Two men meet on an empty pier. They converse on various topics, times from the past, religious opinions as well as death and suicide. The men seem to be waiting for something to happen, or perhaps for someone to arrive…
In actuality, Will, has just jumped into the cold North Sea, aiming to end his life. Viktor, who appears to be a concoction of Will’s subconsciousness meets Will on a deserted pier within Will’s mind. As Will slowly drowns in the sea, his subconscious and conscious mind actively engage with each other, battling for a rhyme or reason, scrutinizing ‘why,’ hunting for meaning, even at the end. Together they smoke. They eat chips. They drink tea.
Together, they journey to various areas from Will’s memories, seek comfortable things (like cigarettes and tea), they view art and the most important thing of all, they talk.
“Will took another mouthful of tea and let himself think about the taste as the liquid warmed him mouth, swirled over his tongue and then slid down his throat. He noticed not only the taste, but also the sense of wellbeing that the familiarity brought him.”
Upon opening Playtime’s Over, you are immediately aware of what Will wants to do, and the entire novella is Will, Viktor and the reader trying to seek the escapable and unattainable WHY. The whole narrative is an intricate tapestry of deflection and existentialism, with a disorientating and uncomfortable momentum. Will is drowning. As the reader, you are along for the ride.
As Will has salty water filling his lungs, the reader is drowning in the inevitability of what Kinsley’s novel is forcing you to do. Confront the uneasy and anxiety inducing aspects of reality. Brexit. Religion. ‘What. Are. You?’, Social Media. Racism. Misogyny. Heartbreak. Why? Sexism. Bullying. The social bubble. Equality. Loneliness. The ‘Oh my God are you still here and why are you looking at me like that I just want a F**king Cigarette cigarette.’
Will’s desperate attempt to clutch to the straws of reason, even at the end, provides a necessary distend in the narrative that gives the novella a depth and weight one might not expect from reading the blurb – ‘Together they journey across time and space’ – No! Will and Viktor’s journey goes far deeper than that.
“So your belief was based on an absence of an absence?”

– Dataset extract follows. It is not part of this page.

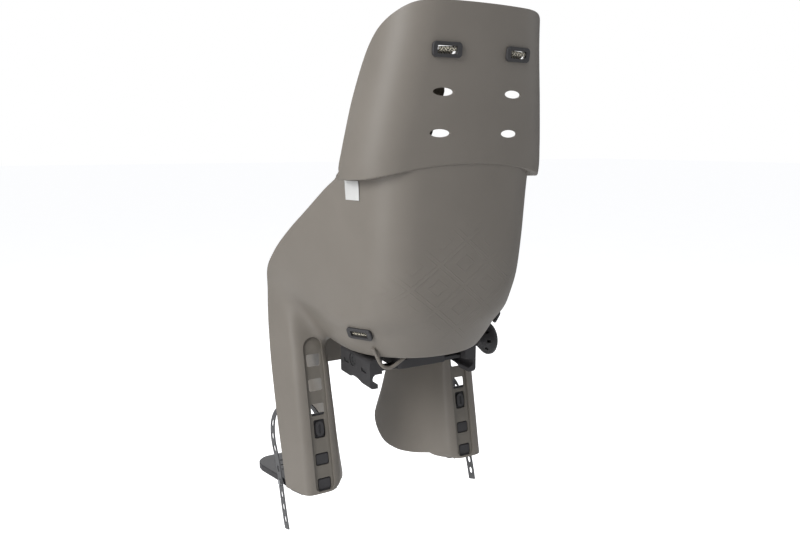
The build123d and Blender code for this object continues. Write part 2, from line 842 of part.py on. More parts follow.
def make_footrest():
    outline = Polyline((130, 42), (180, 42), (196, 84), (201.5, 124), (footrest_outer, 185),
                       (footrest_outer, footrest_front), (118, footrest_front), (111.5, 110), close=True)
    plan = make_face(outline)
    corners = plan.vertices().sort_by(Axis.Y)[-2:]
    plan = fillet(corners, 26)
    body = Pos(0, 0, footrest_bottom) * extrude(plan, footrest_top - footrest_bottom)
    body = chamfer(body.faces().sort_by(Axis.Z)[0].edges(), 3)
    body = chamfer(body.faces().sort_by(Axis.Z)[-1].edges(), 1.2)
    # grip ribs across the tread
    for index in range(6):
        y = 90 + 20 * index
        body += Pos(158, y, footrest_top) * Box(60, 5, 2.4)
    plane = rear_plane(0)
    stretch = 1 / math.cos(math.atan(leg_slant))
    depth = wall + channel_pad + upright_gap
    high = upright_top * stretch
    low = footrest_bottom * stretch
    tall = high - low
    slab = RectangleRounded(2 * upright_half_width, tall, 6)
    upright = extrude(plane * (Pos(0, (high + low) / 2) * slab), -(depth + upright_thick))
    upright -= extrude(plane * (Pos(0, (high + low) / 2) * Rectangle(90, tall + 60)), -depth)
    boss = Pos(0, latch_z * stretch) * RectangleRounded(latch_width + 11, latch_height + 11, 4)
    block = extrude(plane * boss, -(depth + latch_pocket + 2.5))
    block -= extrude(plane * boss, -(depth + 1))
    upright += block
    pocket = Pos(0, latch_z * stretch) * RectangleRounded(latch_width + 5, latch_height + 3, 4)
    upright -= extrude(plane * pocket, -(depth + latch_pocket))
    upright -= Pos(0, 0, footrest_bottom - 50) * Box(900, 900, 100)
    # hooks that rest in the lower holes of the channel
    for index in (4, 5):
        peg = Pos(0, hole_z(index) * stretch) * RectangleRounded(hole_width - 3, hole_height - 5, 2)
        hook = extrude(plane * peg, -(depth + 1)) - extrude(plane * peg, -(channel_depth + 1.2))
        upright += hook
    # the tread and the upright meet in a gusset
    gusset = Polygon((46, footrest_top - 4), (100, footrest_top - 4), (60, -152), align=None)
    rib = extrude(Plane.YZ * gusset, 3, both=True)
    body += upright
    for x in (channel_x - 16, channel_x + 16):
        body += Pos(x, 0, 0) * rib
    # the rear of the tread is bevelled so that it stays out of sight behind the leg guard
    bevel = Polygon((0, leg_bottom - 3), (42, leg_bottom - 3), (64, footrest_bottom - 1.5),
                    (64, footrest_bottom - 30), (0, footrest_bottom - 30), align=None)
    return body - extrude(Plane.YZ * bevel, 300, both=True)


def make_latch():
    plane = rear_plane(0)
    stretch = 1 / math.cos(math.atan(leg_slant))
    spot = Pos(0, latch_z * stretch)
    depth = wall + channel_pad + upright_gap
    button = extrude(plane * (spot * SlotOverall(latch_height - 4, latch_width - 4, rotation=90)), -(depth + 1))
    button -= extrude(plane * (spot * Rectangle(60, 90)), -1.6)
    flange = RectangleRounded(latch_width + 4, latch_height + 2, 3.6)
    plate = extrude(plane * (spot * flange), -(depth + 2.2)) - extrude(plane * (spot * flange), -(depth + 0.2))
    groove = extrude(plane * (spot * SlotOverall(latch_height - 14, 4, rotation=90)), -3)
    return button + plate - groove


def strap_plane():
    # plane of the right foot strap: X across the seat, local y down along the strap
    tilt = math.radians(strap_tilt)
    y, z = strap_origin
    return Plane(origin=(0, y, z), x_dir=(1, 0, 0), z_dir=(0, math.cos(tilt), -math.sin(tilt)))


def make_foot_strap():
    strip = extrude(strap_plane() * trace(Spline(*strap_path), strap_thick), strap_width / 2, both=True)
    # local z of the holes runs along X
    for step in strap_hole_steps:
        strip -= stud_place(step) * extrude(SlotOverall(strap_hole_length, strap_hole), 40)
    return strip


def stud_place(step):
    # plane that faces outwards at a distance along the hanging strap
    tilt = math.radians(strap_tilt)
    y, z = strap_origin
    down = (0, -math.sin(tilt), -math.cos(tilt))
    place = (190, y + step * down[1], z + step * down[2])
    return Plane(origin=place, x_dir=down, z_dir=(1, 0, 0))


def make_stud():
    place = stud_place(stud_step)
    outside = strap_line_x + strap_thick / 2 + 0.3 - 190
    neck = extrude(place * Circle(stud_neck), outside + 1) - extrude(place * Circle(stud_neck), 8)
    head = Pos(outside, 0, 0) * extrude(place * Circle(stud_head), 2.2)
    return neck + head


def make_label():
    plane = Plane(origin=label_place, x_dir=(label_normal[1], -label_normal[0], 0), z_dir=label_normal)
    return extrude(plane * RectangleRounded(label_size, label_size, 1), label_thick)


def make_crotch_anchor():
    plate = Pos(0, crotch_y, floor_under - 3) * extrude(RectangleRounded(48, 18, 5), 3)
    slot = RectangleRounded(webbing_width + 1, webbing_thick + 1, 0.8)
    return plate - Pos(0, crotch_y, floor_under) * extrude(slot, 20, both=True)


if __name__ == "__main__":
    shell = make_shell()
    print("shell", len(shell.solids()), round(shell.volume), shell.is_valid)
    save("seat_shell", shell)
    save("label_tag", make_label())
    both("upper_anchor", anchor_plate(upper_plane(), 0.02))
    both("lower_anchor", anchor_plate(lower_plane(), 0.3))
    both("shoulder_strap", band(shoulder_line, webbing_thick, webbing_width, 2.4))
    both("shoulder_pad", make_pad())
    both("strap_adjuster", make_adjuster())
    both("lap_strap", make_lap_strap())
    save("crotch_strap", make_crotch_strap())
    save("crotch_anchor", make_crotch_anchor())
    save("buckle_body", make_buckle())
    save("buckle_button", make_button())
    both("buckle_tongue", make_tongue())
    save("seat_cushion", cushion_body())
    save("back_cushion", back_cushion_body())
    save("adapter_housing", make_housing())
    save("mounting_plate", make_plate())
    save("cross_bar_front", make_bar(1))
    save("cross_bar_rear", make_bar(-1))
    both("jaw", make_jaw())
    both("spindle_nut", make_nut())
    save("spindle", make_spindle())
    save("spindle_clips", make_clips())
    save("knob", make_knob())
    save("knob_bolt", make_knob_bolt())
    screws, washers, nuts = make_screws()
    save("mounting_screws", screws)
    save("mounting_washers", washers)
    save("mounting_nuts", nuts)
    both("footrest", make_footrest())
    both("footrest_latch", make_latch())
    both("foot_strap", make_foot_strap())
    both("strap_stud", make_stud())
    for name, shape in made.items():
        size = shape.bounding_box().size
        print(name, len(shape.solids()), shape.is_valid, round(shape.volume), round(size.X), round(size.Y), round(size.Z))
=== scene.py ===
import math

import bmesh
import bpy
import numpy as np
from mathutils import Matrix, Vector
from mathutils.bvhtree import BVHTree


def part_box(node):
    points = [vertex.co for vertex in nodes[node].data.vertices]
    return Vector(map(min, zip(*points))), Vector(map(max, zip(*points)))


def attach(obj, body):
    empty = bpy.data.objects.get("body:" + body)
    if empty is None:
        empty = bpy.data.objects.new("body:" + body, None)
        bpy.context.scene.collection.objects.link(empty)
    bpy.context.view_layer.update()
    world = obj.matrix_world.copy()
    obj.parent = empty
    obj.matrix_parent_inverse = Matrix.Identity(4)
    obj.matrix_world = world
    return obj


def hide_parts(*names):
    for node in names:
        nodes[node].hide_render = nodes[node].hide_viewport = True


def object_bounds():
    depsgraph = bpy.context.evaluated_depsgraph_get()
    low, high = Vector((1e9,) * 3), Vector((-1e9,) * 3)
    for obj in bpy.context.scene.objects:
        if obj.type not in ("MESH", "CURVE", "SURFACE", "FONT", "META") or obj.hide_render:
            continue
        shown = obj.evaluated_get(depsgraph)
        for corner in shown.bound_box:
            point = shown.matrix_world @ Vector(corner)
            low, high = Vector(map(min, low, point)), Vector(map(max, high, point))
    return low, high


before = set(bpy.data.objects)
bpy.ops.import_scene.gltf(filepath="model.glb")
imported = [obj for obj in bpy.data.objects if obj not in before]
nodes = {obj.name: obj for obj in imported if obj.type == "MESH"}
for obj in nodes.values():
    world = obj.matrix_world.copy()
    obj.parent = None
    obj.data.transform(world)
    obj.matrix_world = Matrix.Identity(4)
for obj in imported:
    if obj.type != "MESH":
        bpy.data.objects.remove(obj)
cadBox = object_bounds()
mm = 0.001

# Sizes of the shell, in millimetres
shell = {
    "wall": 3.6,
    "backRadius": 550,
    "floorUnder": 35,
    "floorTop": 38.6,
    "frontLimit": 280,
    "backSlope": 0.1276,
    "backAtLedge": -192.5,
    "ledgeHeight": 347,
    "ledgeDrop": 22,
    "ledgeHalf": 160,
    "voxel": 4.0,
}
# half width of the head rest at y = 0, by height
headLevels = [(300, 172), (336, 179.4), (370, 176.2), (437, 165.6), (523, 150.7), (580, 144)]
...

Kinsley’s novella, as expected, held some authorial familiarity with Absurdist works – particularly Harold Pinter’s The Birthday Party, in which there are some echoes of conversational absurdity, As well as Beckett’s Waiting for Godot. Other flickers of familiarity freckled through too. Such as Ali Smith’s Autumn. Smith brings beauty out of the bleak and mundane in her book, and whilst it might appear that ‘not a lot is happening,’ Smith forces readers to consider their perception and acceptance of certain happenstances in the UK – much like Kinsley does.
“This city voted to stay in the EU,” Will said after a while. “An island of Remain adrift on a sea of Leave.”
Whilst this novella is entirely different to his collection (Greyskin), the power and undeniable skill of Kinsley remains. Kinsley is a talented writer who can do more in 95 pages than most can accomplish in 1000. I look forward to reading more.